Analyzing radio data for epidemic surveillance and using speech recognition and natural language processing

Benjamin Huynh, PhD Candidate in Biomedical Informatics, Stanford University

Public radio remains a predominant form of media and communication in many parts of the world representing an unused area for epidemic surveillance. Monitoring of rural areas based on their radio communications could improve epidemic surveillance, but the sheer volume of data is too large to parse manually. However, modern machine learning techniques present the opportunity to conduct epidemic surveillance using raw unstructured data from public radio. We present a data analysis pipeline that transcribes radio data using automatic speech recognition and analyses the text using machine learning. We discuss the preliminary and proposed work based on radio data from Uganda.

Towards Anomaly Detection in EIOS: Natural Language Processing and Supervised Learning can Help Direct Signals

Stephane Ghozzi, Research Assistant in Data Science, Robert Koch Institut

In the context of the research present, "anomaly detection" is defined as applying algorithms trained to predict which EIOS articles would be identified as "signals" by experts at WHO. The texts of the articles are vectorized following both a bag-of-words and a word-embeddings approach. Overall 78 combinations of data preparation and classification algorithms are evaluated using a series of scores. Despite a very low precision, focusing on high recall, the multilayer perceptron, applied to the bag-of-words without up sampling or standardization, reaches a specificity of 0.84 for a recall of 0.91, among other good performances, which indicates that it could already be useful in sorting articles.

Using human expertise and text classification algorithms to identify the noise in the Epidemic Intelligence from Open Sources (EIOS) system

Scott Lee (Statistician, Centers for Disease Control and Prevention, USA) & Emilie Peron (Epidemiologist/Evaluation Coordinator, World Health Organization)

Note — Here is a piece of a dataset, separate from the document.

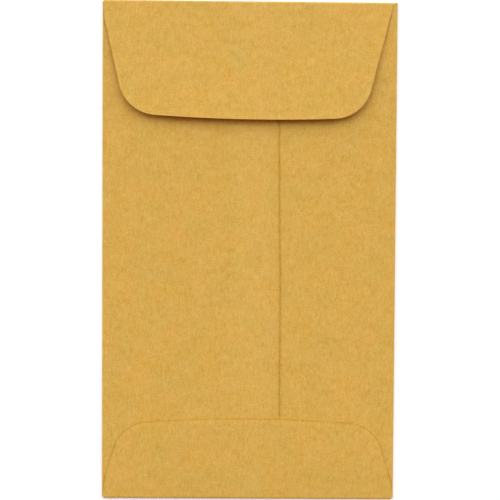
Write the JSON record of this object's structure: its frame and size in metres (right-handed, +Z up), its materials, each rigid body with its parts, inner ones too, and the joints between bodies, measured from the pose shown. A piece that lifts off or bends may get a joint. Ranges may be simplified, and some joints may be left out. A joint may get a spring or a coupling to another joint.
{
  "type": "paper envelope",
  "caption": "Small flat brown kraft paper envelope with an off-centre side seam, a glued bottom flap and an open seal flap on its short end.",
  "frame": {"origin": "on the surface under the middle of the envelope, which lies face down", "axes": "+Y along the envelope towards the seal flap's fold, +Z up out of the flap side, +X across it to the right seen from above"},
  "size_m": [0.0636, 0.108, 0.0023],
  "materials": {
    "kraft_paper": "uncoated, matte"
  },
  "bodies": {
    "root": {"envelope": "kraft_paper"}
  },
  "joints": []
}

In 2019, the EIOS team in collaboration with six organizations conducted an evaluation of the proportion of media reports incorrectly included in the surveillance system, known colloquially as "noise reports". In this presentation, we will provide some background on the noise evaluation that has been carried out and how we explore the use of text classification algorithms for identifying these reports. We try several machine learning models, from traditional models like the random forest with n-gram features, to newer models like Google's Bidirectional Encoder Representations from Transformers (BERT), and show that good identification is indeed possible. After discussing the results of the analysis, we propose several ways similar models may be included in the EIOS processing chain to identify the noise and improve the performance of the system.